NVIDIA Magpie-Multilingual 357M is an end-to-end neural text-to-speech (TTS) model designed to generate natural and expressive speech across multiple languages. Part of the Magpie series, this model focuses on efficient cross-lingual instruction following at a compact scale, utilizing approximately 357 million parameters. It is built to support a wide range of use cases, from streaming voice agents to offline speech generation.

Architecture and Design

The model utilizes a transformer encoder-decoder architecture consisting of a 6-layer causal transformer encoder and a 12-layer causal transformer decoder. It operates by predicting discrete audio codec tokens autoregressively across eight parallel codebooks. These tokens are subsequently converted into high-fidelity speech waveforms using a frozen, pretrained neural audio codec called NanoCodec, which runs at 22 kHz. To ensure high-quality generation and alignment, the model incorporates Classifier-Free Guidance (CFG) and Group Relative Policy Optimization (GRPO).

Capabilities and Multilingual Support

Magpie-Multilingual 357M supports nine distinct languages: English (US), Spanish (European), German, French, Italian, Vietnamese, Mandarin Chinese, Hindi, and Japanese. It provides multiple voice profiles, typically including at least one male and one female speaker per language, with options for various emotional tones. The model includes built-in text normalization for most supported languages to handle numbers, abbreviations, and special characters correctly.

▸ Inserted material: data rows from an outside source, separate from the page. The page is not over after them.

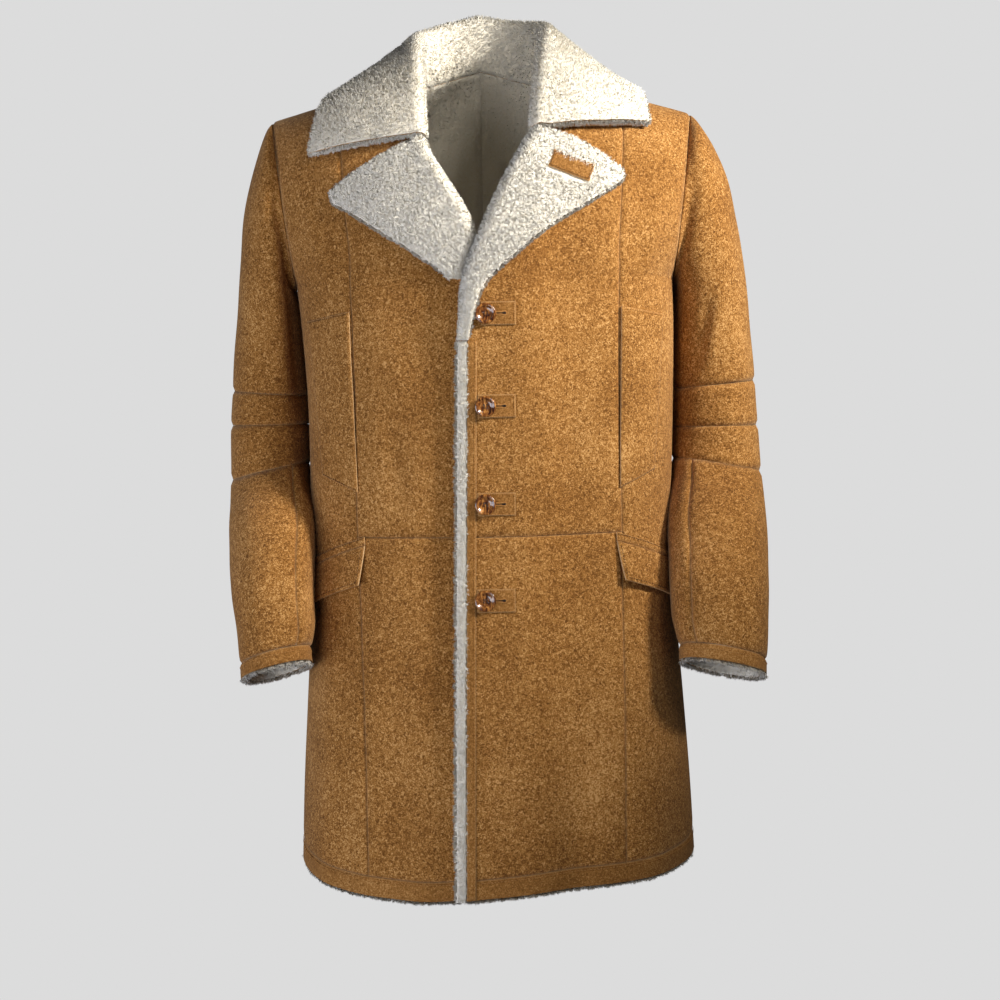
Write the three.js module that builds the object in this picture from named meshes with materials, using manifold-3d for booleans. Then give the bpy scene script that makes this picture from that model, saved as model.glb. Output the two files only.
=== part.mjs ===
// A shearling coat for a man, in the shape that it has when it is worn, with nobody in it.
// Millimetres. +X is the wearer's left, +Y is behind the wearer and +Z is up. The origin is the middle of
// the shoulder line, at the height where the shoulder seams meet the neck.
// Every panel is one thick hide with its wool on: the suede faces out and the sheared fleece faces in.
import * as THREE from "three";
import { mergeVertices } from "three/addons/utils/BufferGeometryUtils.js";
import Module from "manifold-3d";

const wasm = await Module();
wasm.setup();

// Walls and seams
const HIDE = 8; // hide and sheared fleece together
const SEAM = 0.3; // between two pieces that are sewn together
const HALF_SEAM = SEAM / 2;
const SEAT = 0.8; // under a flat piece that lies on a curved panel

// Levels of the body
const UNDERARM_Z = -235;
const WAIST_Z = -515;
const HEM_SIDE_Z = -880;
const HEM_FRONT_DROP = { right: 21, left: 9 }; // the hem hangs lower on the wearer's right
const HEM_BACK_DROP = 8;
const HEM_BAND = 20;

// Shoulders and neck
const NECK_X = 78;
const NECK_Z = -2;
const NECK_RISE = 30; // how far the back rises over the neck's root
const SHOULDER_X = 240;
const SHOULDER_SLOPE = 0.267;
const SHOULDER_SEAM_Y = 8;
const NECK_BACK_DEPTH = 62; // from the shoulder seam back to the middle of the neck seam

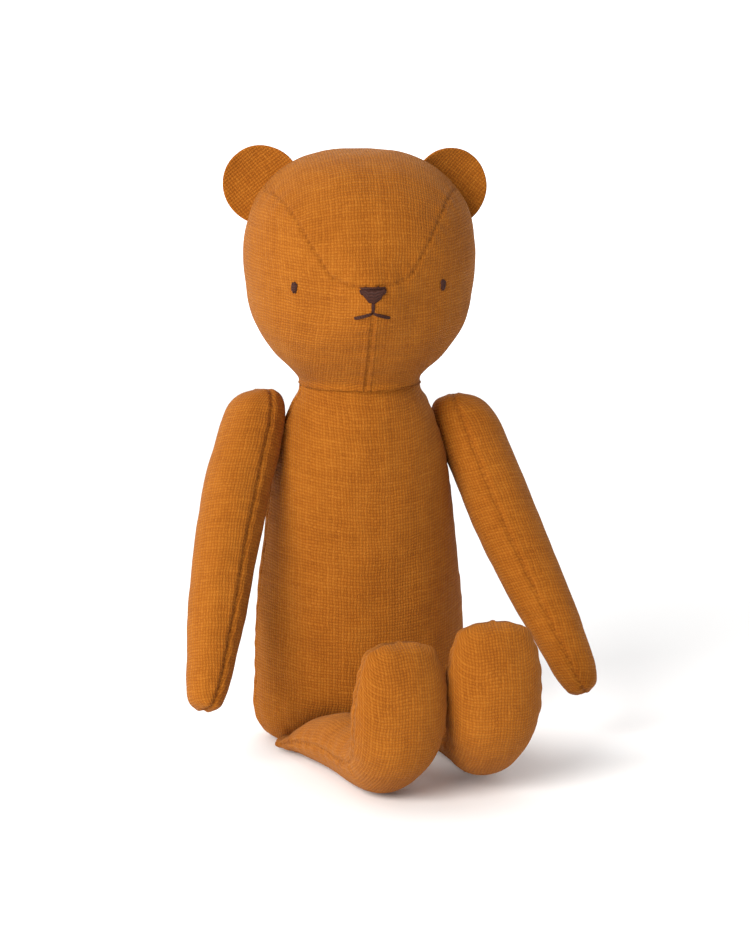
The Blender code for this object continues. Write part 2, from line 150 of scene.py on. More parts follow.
# Forehead gusset: its half width in mm at each angle round the head's middle, from the nose over
# the crown to the nape
GUSSET_CENTRE = 27.0 * MM
GUSSET_EDGE = (
    (-0.5, 1.2), (-0.2, 4.6), (4.3, 9.2), (14.4, 11.8), (24.0, 14.0), (36.0, 16.2), (49.0, 18.4),
    (66.0, 20.8), (86.0, 22.4), (118.0, 18.5), (150.0, 12.0), (178.0, 5.0), (200.0, 0.4),
)
CROWN_RADIUS = 27.0 * MM
GUSSET_BOW_RADIUS = 29.0 * MM

# Lines cast at the head start this far off, and one that misses it is taken to end at a stand-in
CAST_DISTANCE = 0.1
STAND_IN_DISTANCE = 0.02

# Ears
EAR_SPOT = {
    "right": (-22.3 * MM, 5.5 * MM, 46.9 * MM), "left": (21.6 * MM, 5.5 * MM, 45.6 * MM),
}
EAR_RADIUS = 9.4 * MM
EAR_HALF_THICKNESS = 3.2 * MM
EAR_CUP = 1.8 * MM
EAR_FRONT_SHARE = 0.62
EAR_RIM_FORWARD = 1.7 * MM
EAR_LEAN = math.radians(38.0)
EAR_TURN = math.radians(14.0)

# Face: places are (across, above the neck joint), and places and sizes are in mm, except for a
# thread's radius. Wobbles keep the stitches from being all alike.
EYE_PLACE = (17.3, 25.7)
EYE_HALF_SIZE = (0.55, 1.5)
EYE_STRANDS = 6
EYE_ROUNDNESS = 0.82
EYE_WOBBLE = 0.12
NOSE_TOP = 26.8
NOSE_BOTTOM = 22.7
NOSE_HALF_WIDTH = 3.1
NOSE_STRANDS = 22
NOSE_WOBBLE = 0.1
NOSE_ROUND_TOP = 0.9
NOSE_NARROWING = 0.82
NOSE_LEAST_LENGTH = 1.2
NOSE_BAR_DROP = 0.35
MOUTH_TOP = (0.0, 20.6)
MOUTH_CORNER = (4.3, 19.2)
CHIN_OVERLAP = 0.6
LONG_STITCH_OFFSET = 0.17
THREAD_RADIUS = 0.2 * MM
STRAND_SIDES = 8
STRAND_TIP = 0.45
STRAND_TAPER = 2.2
POINTS_PER_TWIST = 3.0

# Arms: half widths and heights in mm about the shoulder, from its top to the tip
ARM_SWING = {"right": math.radians(25.5), "left": math.radians(24.5)}
ARM_GAP = 0.9 * MM
ARM_HALF_WIDTH = 7.8 * MM
ARM_OUTLINE = (
    (0.0, 8.6), (4.8, 7.4), (7.2, 2.6), (7.7, -8.0), (7.8, -19.0), (7.4, -33.0),
    (6.7, -47.0), (5.7, -57.5), (4.9, -64.0), (3.4, -68.4), (0.0, -69.6),
)
ARM_LENGTH = 69.6 * MM
ARM_BOW = {-1: 0.8 * MM, 1: -0.6 * MM}
ARM_BOW_SPAN = 1.45 * math.pi
ARM_TOP_RISE = {-1: 1.1 * MM, 1: 0.0}
ARM_RISE_LENGTH = 8.0 * MM
ARM_TOP_SLANT = 0.36
ARM_SLANT_START = 10.0 * MM
ARM_SLANT_LENGTH = 15.0 * MM
ARM_SEAM_TURN = math.radians(19.0)
SHOULDER_SWELL = 0.55 * MM
SHOULDER_SWELL_SIZE = 9.0 * MM

# Legs: distance forward, height, half thickness and half width in mm from the hip to the toe
LEG_RAISE = {"right": 0.0, "left": math.radians(2.9)}
LEG_EXTRA_TURN = math.radians(0.8)
LEG_STATIONS = (
    (0.0, 0.0, 0.0, 0.0), (0.4, 0.0, 1.2, 8.2), (5.0, 1.1, 2.6, 8.3), (13.0, 3.7, 5.0, 8.0),
    (25.0, 5.6, 6.9, 7.6), (37.0, 6.0, 7.3, 7.8), (46.0, 7.4, 7.9, 8.8), (52.2, 12.0, 7.9, 10.2),
    (54.8, 19.0, 7.4, 11.1), (55.4, 26.0, 6.4, 10.8), (55.2, 31.6, 4.9, 9.4),
    (54.9, 35.2, 3.2, 7.0), (54.8, 36.8, 0.0, 0.0),
)
LEG_DIRECTION_STEP = 0.01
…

A key focus of the architecture is the mitigation of common artifacts found in LLM-based speech models, such as hallucinations, skipped words, or repeated phrases. By employing CTC (Connectionist Temporal Classification) loss and attention priors, the model enforces monotonic cross-attention between the input text and the generated audio. Additionally, while the model is optimized for complete utterances, it supports a sliding window mechanism for stable long-form inference on extended text inputs.